Oleh karena itu, PBI tidak boleh dianggap remeh. Bagi saya, PBI adalah pilar untuk menjaga dan melestrarikan bahasa Indonesia dari kepunahan. Hah, bahasa Indonesia punah? Anda boleh memandang remeh keyakinan saya akan itu, tapi 20 tahun tahun yang datang, bahasa Indonesia akan menghadapi ancaman yang serius. Anak-anak sekarang lebih suka dan pede omong Inggris daripada bahasa nasionalnya. Itu menjadi salah satu dasar saya meyakini bahasa Indonesia akan punah—setidaknya menghadapi ancaman kepunahan beberapa dekade mendatang.
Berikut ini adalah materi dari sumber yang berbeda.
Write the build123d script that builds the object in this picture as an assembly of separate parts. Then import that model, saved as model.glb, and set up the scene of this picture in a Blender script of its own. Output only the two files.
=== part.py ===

Guru PBI harus meningkatkan pemahaman dan penguasaannya terhadap dasar-dasar bahasa Indonesia yang baik dan benar, sehingga dapat mengajarkan yang benar kepada siswa-siswanya.
PBI harus diajarkan dengan serius; siswa tidak sekadar diminta membaca buku pelajaran, lalu disuruh mengisi soal-soal. Itu tidak ada gunanya jika siswa tidak mamahami dasar-dasar PBI.
Ada sejumlah output yang diharapkan setelah siswa belajar PBI, tapi yang paling penting bagi saya adalah mereka dapat membedakan kata baku dan tidak baku, penempatan tanda baca yang benar, penulisan imbuhan yang benar, lalu merangkai kalimat yang efektif.
Mungkin itu dianggap sederhana, tapi tidak begitu kenyataannya. Guru bahasa Indonesia harus terus belajar dan memegang PUEBI. Kalau tidak begitu, bagaimana mengajarkan bahasa Indonesia yang benar kepada siswa-siswanya?